На следующий день бунтовщики расположились близ Солениковой ватаги — рыбопромыслового заведения, принадлежавшего царицынскому купцу Соленикову (ныне в трех километрах южнее села Солодники Астраханской области). Самозванец, по всей видимости, считал, что встреча с преследователями неизбежна, а потому решил сам выбрать место для нее. Именно здесь 25 августа состоялось последнее сражение пугачевщины[742].
Накануне — день был воскресный — пугачевские любимцы ходили друг к другу в гости, а напоследок собрались у одного из повстанческих полковников, Толмачева, который угощал их чаем и водкой. О времяпрепровождении пугачевских сподвижников мы знаем из следственных показаний депутата Уложенной комиссии Василия Горского, находившегося в эти дни в ставке «Петра Федоровича». Причем Горский рассказал не только о том, что пили у Толмачева, но и о ведшихся во время пирушки разговорах. Особенно словоохотливым в этот день был пугачевский шурин, брат «императрицы» Устиньи Егор Кузнецов.

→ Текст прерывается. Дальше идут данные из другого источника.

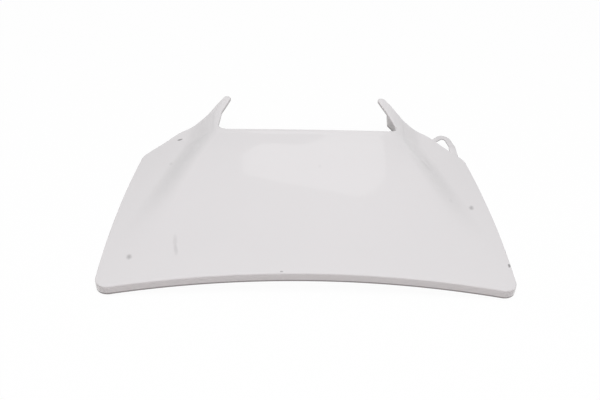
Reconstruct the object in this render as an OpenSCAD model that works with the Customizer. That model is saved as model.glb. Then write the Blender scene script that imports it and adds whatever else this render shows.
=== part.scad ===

— Вот, братцы, — говорил он Василию и прочим собутыльникам не из яицких казаков, — коли Бог донесет до Яицкого городка, там-то я вас угощу. Слава богу, по милости батюшки нам есть чем потчевать, там увидите мою сестрицу государыню Устинью Петровну.
— Ну, брат, подлинно, то-то красавица, — подтвердил Горскому Федор Чумаков. — Уж я довольно видал хороших, только этакой красавицы не видывал.
Увидев, что Василий смотрит на неприглядную физиономию Егора, казаки поняли, какие мысли возникли в его голове.
— Что ты на него смотришь, ты думаешь, что он похож на нее? Нет, это какой-то у них выродок, а та посмотрит-ка глаз-та что ли или брови-та, так уж полно и говорить, одним словом — великая красавица.
Впрочем, рассуждали бунтовщики и о делах государственной важности. Тот же Егор Кузнецов сообщил, что скоро к ним приедет цесаревич Павел Петрович.
— Да разве его высочество знает, что батюшка его здесь? — засомневался Горский.
— Батюшка к нему много раз писал, да всё перехватывали письма, однако ж дошло одно письмо. Так цесаревич писал на это к батюшке, что он скоро сюда будет, а сверх того писал, что и он много от себя письма посылал да и генерала послал от себя, но так же и генерал на дороге перехвачен[743].
Говорят, и сам Пугачев накануне битвы пил водку, однако были у него дела и поважнее. Он приказал выдать жалованье своей армии, а также произвел ближайших сподвижников в фельдмаршалы, генералы и другие высокие чины. За чином к самозванцу пришел и старый пьяница Михаил Голев, о котором уже упоминалось на страницах этой книги. Держа в руке большой медный крест, Голев встал на колени и обратился к «государю»:
— Когда ж, батюшка, ты меня пожалуешь в бригадиры? Ведь я тебе довольно уже служил, навербовал тебе гусар 700 человек, а 300 довербую.